Spätestens wenn der graue Asphalt endet und von Schotter, tief ausgehöhlten Fahrrillen und Schlaglöchern abgelöst wird, ist der Unterschied zum ID.4 mit Heckantrieb erlebbar. Wenn die Power des rückwärtigen Motors für durchdrehende Räder sorgen könnte und das ESP eher für Entschleunigung sorgen würde, schaltet sich in Bruchteilen von Sekunden der Front-Kollege ins Geschehen ein und sorgt für Stabilität, da dann die vorderen Räder unvermittelt mitziehen. Es geht also bei diesem Allradler nicht um Geländetauglichkeit, sondern um die "Traktion". Das beschreibt die Fähigkeit, eine Kraft auf den jeweiligen Untergrund zu übertragen. Die ausgeklügelte Technik dank blitzschnell reagierender und rechnender Elektronik dürfte auch im isländischen Winter mit Schnee, Eis und Schlamm hilfreich sein. Und glatte Straßen gibt es auch in unseren Breiten.
VW ID.4 Pro 4motion
BildergalerieAuf diesem Geläuf lässt so ein oft als Langweiler titulierter Stromer sogar das Sportlerherz anspringen. Der ID.4 wird zum Drifter, verschiebt seine Staubfahne zur Seite hin, zwingt sogar zum behutsamen Gegenlenken. Der verbliebene Pfützensee des letzten Starkregens aus den bizarren Wolkenkunstwerken Islands kann gefahrlos durchpflügt werden, schließlich ist die 77 kWh-Batterie im Tiefgeschoß der Karosserie gut geschützt. Im richtigen Leben unserer gut ausgebauten Straßen kommt das Plus an Sicherheit, dass der Allradantrieb bietet, sicher nur bedingt zum Tragen. Aber das gute Gefühl von etwas Überlegenheit bleibt.

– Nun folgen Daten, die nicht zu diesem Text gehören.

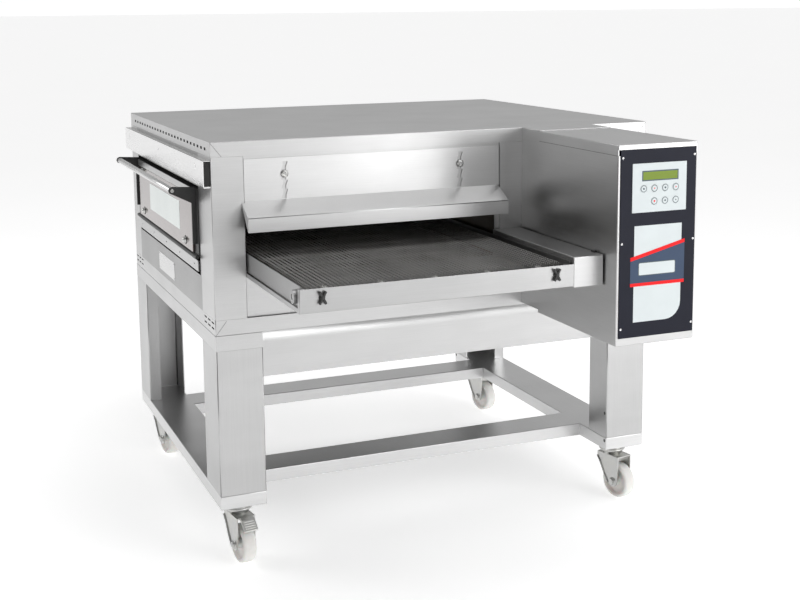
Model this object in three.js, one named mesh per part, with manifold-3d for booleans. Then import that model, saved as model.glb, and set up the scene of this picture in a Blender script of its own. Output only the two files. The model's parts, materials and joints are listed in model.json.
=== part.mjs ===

Lange sorgte die aufwendige Elektronik der ID-Modelle für Frust und Spott bei den ersten Besitzern und auch dem VW-Management. Bei der langen Test-Tour zeigte sich der ID.4 in dieser Disziplin von seiner besten Seite. Viele der zahlreichen Funktionen, die teils serienmäßig oder gegen Aufpreis an Bord sind, müssen allerdings gelernt und vor allem verstanden werden. Bei aktiver Navigation schaut der Bordrechner weit nach vorn. Naht eine Kurve wirft er manchmal recht abrupt den Anker, das Gleiche gilt für einen kommenden Kreisverkehr. Da der VW auch die Verkehrszeichen im Blick hat, wird am Ortseingang auf die erlaubte Geschwindigkeit heruntergebremst. Droht die Power des Akkus zu erlahmen, sucht das Navi selbständig eine freie Ladesäule mit entsprechender Leistung (bis zu 135 kW) und ändert das Ziel. Wird das ignoriert, schaltet das System auf stur, will auch noch nach 40 Kilometern Sparfahrt immer wieder zu genau der Stromquelle umkehren. In den Tiefen der Bedienung kann diese Funktion aber abgeschaltet werden.
Das dicke Paket an Serienausstattung könnte die Entscheidung zur Anschaffung oder zum Mieten erleichtern. So bedient sich das Assistenzsystem auch aus einer Cloud, in der Hunderttausende von anderen VW-Besitzern anonym ihre Erfahrungen speichern. Ob Stau, ein Unfall, Änderungen im Kartenmaterial oder vereiste Straßen, der Bordrechner ist immer bestens informiert. "Schwarmdaten" wird das genannt, der VW kann sie auswerten und nutzen. Die neue Zeit des Autofahrens zeigt sich also nicht nur beim sauberen Antrieb.